▶ _EXERCISE OBJECTIVE_: Every line of the data that contains the string "model" must be copied.

▶ _SOURCE MATERIAL_:
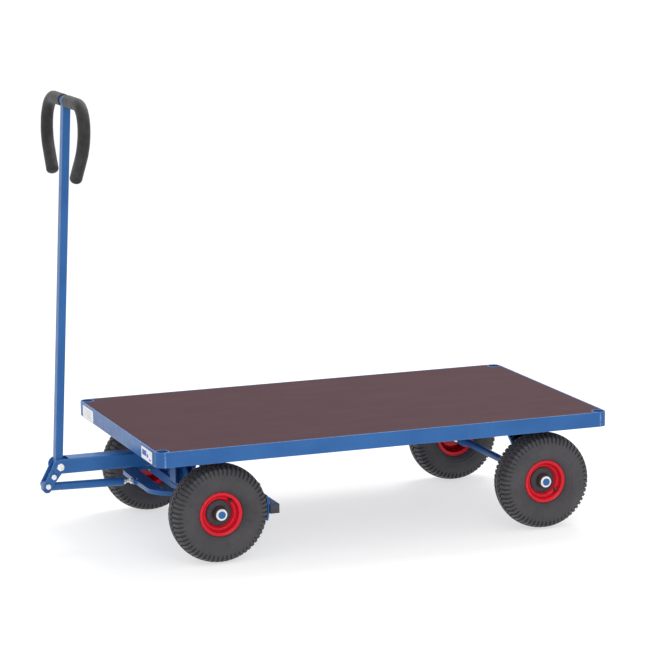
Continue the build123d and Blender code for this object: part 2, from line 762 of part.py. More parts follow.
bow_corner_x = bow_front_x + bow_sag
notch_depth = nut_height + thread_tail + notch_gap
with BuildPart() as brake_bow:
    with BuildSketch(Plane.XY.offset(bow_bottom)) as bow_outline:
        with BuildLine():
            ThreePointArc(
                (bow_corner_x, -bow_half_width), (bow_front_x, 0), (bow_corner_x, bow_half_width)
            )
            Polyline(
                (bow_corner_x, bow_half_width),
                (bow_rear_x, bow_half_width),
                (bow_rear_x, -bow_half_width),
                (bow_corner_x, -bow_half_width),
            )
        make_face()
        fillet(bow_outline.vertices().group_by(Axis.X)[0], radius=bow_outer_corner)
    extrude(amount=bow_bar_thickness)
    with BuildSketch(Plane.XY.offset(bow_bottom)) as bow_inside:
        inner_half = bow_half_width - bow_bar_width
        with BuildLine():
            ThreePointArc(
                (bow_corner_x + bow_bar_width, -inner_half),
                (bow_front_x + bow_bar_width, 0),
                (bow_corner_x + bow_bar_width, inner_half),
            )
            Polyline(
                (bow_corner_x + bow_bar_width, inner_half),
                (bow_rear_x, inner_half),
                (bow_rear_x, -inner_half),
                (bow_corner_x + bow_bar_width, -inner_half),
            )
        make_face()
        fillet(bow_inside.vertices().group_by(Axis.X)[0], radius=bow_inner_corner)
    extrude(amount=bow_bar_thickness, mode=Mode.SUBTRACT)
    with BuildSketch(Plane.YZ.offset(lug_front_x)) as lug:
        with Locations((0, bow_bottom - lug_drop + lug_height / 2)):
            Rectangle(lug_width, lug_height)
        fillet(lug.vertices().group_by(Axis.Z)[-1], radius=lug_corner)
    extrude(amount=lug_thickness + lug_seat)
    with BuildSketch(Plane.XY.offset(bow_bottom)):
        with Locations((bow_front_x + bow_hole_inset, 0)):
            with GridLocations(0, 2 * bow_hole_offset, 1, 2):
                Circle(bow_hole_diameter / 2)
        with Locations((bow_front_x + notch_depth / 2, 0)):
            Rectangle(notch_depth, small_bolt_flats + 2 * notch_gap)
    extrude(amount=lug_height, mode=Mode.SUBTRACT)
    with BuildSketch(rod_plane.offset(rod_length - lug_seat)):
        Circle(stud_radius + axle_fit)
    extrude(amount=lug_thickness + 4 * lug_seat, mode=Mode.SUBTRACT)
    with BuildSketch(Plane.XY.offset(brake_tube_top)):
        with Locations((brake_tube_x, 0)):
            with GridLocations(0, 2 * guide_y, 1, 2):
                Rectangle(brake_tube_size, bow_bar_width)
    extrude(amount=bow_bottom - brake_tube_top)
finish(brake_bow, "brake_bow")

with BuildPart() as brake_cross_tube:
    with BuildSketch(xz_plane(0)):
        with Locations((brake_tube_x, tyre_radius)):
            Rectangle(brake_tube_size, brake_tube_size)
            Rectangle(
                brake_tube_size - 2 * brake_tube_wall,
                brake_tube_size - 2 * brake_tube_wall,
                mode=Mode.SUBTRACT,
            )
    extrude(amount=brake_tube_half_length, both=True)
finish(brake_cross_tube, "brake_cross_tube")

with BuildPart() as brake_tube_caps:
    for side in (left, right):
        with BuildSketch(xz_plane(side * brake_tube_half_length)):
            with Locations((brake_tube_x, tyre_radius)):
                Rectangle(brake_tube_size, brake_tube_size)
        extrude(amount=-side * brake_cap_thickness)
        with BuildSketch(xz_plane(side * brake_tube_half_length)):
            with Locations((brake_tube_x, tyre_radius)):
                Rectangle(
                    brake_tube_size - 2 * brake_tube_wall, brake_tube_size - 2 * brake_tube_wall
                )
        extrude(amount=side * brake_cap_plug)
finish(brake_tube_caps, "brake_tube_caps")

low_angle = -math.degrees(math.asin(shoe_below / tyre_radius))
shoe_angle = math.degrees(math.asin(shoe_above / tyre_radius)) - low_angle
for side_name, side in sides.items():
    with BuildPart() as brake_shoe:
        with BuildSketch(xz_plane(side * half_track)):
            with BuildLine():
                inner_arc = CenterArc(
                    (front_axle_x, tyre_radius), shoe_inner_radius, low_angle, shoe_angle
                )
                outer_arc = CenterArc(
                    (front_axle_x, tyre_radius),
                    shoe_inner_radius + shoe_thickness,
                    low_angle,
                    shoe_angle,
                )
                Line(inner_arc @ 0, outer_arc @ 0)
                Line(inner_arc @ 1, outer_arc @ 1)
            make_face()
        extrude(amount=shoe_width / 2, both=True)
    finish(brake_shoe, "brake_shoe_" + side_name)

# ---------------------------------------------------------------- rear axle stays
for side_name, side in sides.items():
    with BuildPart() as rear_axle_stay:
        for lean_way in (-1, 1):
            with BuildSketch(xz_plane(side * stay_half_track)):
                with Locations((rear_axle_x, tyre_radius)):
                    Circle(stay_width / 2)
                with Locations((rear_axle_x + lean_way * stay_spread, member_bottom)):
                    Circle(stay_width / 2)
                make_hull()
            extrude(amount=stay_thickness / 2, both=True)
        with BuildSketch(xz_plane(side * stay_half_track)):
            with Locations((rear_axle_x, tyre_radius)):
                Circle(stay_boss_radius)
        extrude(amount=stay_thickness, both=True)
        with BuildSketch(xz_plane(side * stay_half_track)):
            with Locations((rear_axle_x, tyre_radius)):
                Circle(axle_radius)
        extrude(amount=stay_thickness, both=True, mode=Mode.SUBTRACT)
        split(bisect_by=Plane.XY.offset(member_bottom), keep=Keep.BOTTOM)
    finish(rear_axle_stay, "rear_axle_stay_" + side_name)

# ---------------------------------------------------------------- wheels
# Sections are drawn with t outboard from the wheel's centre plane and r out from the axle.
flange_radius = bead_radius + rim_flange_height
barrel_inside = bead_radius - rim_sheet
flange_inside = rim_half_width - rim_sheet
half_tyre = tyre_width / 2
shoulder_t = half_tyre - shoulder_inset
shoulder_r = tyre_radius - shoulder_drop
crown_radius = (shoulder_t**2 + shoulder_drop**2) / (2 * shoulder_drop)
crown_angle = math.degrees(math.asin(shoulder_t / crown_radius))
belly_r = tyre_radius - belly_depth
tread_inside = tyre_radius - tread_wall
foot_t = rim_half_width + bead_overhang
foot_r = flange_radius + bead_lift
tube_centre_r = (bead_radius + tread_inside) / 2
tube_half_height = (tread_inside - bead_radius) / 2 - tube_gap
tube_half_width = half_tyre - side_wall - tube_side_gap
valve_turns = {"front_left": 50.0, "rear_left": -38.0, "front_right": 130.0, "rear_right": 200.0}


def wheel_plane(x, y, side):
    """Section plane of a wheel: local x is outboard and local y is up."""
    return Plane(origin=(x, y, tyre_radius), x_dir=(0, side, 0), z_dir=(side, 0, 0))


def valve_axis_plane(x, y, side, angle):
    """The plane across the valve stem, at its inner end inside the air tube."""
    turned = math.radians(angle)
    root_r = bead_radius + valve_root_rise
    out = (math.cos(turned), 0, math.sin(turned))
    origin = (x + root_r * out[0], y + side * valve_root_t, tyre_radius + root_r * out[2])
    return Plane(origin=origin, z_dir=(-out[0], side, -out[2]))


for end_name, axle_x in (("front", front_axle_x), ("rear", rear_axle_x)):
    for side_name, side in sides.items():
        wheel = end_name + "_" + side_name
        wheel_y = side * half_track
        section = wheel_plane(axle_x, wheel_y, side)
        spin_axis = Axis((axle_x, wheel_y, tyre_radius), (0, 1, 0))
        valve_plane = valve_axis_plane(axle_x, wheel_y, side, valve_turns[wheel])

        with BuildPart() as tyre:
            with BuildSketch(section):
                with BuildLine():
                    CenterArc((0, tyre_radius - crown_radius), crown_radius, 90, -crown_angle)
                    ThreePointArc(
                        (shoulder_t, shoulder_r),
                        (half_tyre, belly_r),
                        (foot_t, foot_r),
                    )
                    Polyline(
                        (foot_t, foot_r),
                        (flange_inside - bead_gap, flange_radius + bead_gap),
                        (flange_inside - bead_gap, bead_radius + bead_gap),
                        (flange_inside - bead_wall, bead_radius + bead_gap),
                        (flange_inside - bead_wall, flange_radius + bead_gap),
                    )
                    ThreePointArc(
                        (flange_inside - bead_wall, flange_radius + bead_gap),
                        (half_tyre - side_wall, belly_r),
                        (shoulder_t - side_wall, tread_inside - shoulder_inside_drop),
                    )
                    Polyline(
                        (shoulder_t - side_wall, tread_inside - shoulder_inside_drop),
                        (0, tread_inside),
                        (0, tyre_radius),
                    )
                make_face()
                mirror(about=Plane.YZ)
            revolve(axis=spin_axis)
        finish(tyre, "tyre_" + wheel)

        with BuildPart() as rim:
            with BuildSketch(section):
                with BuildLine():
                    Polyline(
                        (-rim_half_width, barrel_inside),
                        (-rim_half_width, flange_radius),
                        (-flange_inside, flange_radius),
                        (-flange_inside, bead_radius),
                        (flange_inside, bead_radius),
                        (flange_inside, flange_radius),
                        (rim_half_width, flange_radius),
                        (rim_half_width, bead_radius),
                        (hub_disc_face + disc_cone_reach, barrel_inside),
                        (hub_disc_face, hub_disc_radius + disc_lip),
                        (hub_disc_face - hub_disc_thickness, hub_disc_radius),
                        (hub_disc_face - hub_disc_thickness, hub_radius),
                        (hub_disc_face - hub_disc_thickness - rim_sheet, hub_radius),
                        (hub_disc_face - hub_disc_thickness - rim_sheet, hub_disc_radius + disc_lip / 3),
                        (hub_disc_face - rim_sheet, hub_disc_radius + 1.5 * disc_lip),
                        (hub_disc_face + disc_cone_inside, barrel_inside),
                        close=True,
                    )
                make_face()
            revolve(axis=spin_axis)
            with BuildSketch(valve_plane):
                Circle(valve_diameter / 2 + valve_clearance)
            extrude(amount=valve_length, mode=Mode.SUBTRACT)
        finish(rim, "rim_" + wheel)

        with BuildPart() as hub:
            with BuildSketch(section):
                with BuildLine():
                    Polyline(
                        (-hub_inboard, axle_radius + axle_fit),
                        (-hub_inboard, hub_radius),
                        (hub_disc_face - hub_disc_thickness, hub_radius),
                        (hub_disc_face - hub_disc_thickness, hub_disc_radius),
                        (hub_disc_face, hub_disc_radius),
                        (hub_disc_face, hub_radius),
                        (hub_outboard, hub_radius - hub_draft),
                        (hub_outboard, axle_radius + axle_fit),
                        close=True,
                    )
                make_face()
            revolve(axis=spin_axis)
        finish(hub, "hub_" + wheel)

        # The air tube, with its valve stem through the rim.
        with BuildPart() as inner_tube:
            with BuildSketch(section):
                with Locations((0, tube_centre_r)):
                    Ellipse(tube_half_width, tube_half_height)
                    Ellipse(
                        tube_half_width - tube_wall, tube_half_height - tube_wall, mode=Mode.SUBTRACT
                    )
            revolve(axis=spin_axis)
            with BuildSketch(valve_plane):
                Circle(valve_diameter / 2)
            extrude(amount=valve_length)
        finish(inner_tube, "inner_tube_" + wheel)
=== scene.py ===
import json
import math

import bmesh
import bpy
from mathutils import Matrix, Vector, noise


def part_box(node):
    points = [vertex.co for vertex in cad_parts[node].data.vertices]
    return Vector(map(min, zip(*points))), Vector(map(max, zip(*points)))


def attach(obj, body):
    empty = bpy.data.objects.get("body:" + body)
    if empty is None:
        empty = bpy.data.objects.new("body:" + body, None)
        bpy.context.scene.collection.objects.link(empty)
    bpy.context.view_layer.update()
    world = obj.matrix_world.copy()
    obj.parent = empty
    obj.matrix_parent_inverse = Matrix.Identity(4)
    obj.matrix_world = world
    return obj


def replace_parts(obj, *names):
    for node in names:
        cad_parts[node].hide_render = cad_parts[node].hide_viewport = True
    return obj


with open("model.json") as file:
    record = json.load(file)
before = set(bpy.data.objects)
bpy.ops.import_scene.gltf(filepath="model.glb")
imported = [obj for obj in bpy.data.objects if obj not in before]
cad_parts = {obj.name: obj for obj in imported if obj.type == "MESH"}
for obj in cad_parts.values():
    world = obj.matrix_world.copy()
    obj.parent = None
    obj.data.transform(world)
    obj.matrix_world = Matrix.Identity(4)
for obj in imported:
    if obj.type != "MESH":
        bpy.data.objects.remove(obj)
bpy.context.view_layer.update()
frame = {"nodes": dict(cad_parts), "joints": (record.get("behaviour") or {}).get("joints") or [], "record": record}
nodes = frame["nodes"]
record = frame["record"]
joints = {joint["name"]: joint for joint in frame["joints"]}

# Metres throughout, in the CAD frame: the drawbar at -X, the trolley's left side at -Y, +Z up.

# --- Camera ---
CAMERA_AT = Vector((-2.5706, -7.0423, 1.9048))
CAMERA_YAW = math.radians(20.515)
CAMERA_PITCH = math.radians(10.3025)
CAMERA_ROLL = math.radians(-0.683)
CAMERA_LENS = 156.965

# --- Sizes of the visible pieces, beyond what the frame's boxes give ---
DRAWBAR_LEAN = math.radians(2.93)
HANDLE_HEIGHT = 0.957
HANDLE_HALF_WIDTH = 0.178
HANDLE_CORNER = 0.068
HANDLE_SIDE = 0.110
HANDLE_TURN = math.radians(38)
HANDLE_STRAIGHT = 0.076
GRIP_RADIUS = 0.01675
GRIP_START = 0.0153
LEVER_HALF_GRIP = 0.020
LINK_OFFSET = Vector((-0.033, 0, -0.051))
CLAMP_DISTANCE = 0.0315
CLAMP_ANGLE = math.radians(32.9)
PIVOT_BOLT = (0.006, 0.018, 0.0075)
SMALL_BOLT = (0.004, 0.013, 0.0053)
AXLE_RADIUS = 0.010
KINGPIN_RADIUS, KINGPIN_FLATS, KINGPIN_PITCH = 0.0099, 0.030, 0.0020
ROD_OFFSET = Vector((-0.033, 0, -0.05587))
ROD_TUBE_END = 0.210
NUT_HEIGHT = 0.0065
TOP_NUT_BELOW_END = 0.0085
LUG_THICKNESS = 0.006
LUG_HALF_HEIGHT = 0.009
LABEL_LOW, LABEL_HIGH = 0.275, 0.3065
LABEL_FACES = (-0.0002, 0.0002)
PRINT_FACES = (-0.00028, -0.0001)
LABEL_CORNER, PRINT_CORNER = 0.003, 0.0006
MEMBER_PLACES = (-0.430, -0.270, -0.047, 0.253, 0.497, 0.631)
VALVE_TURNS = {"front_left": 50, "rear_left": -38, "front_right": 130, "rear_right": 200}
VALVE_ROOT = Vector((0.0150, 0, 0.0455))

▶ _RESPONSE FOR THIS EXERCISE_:
with open("model.json") as file:
bpy.ops.import_scene.gltf(filepath="model.glb")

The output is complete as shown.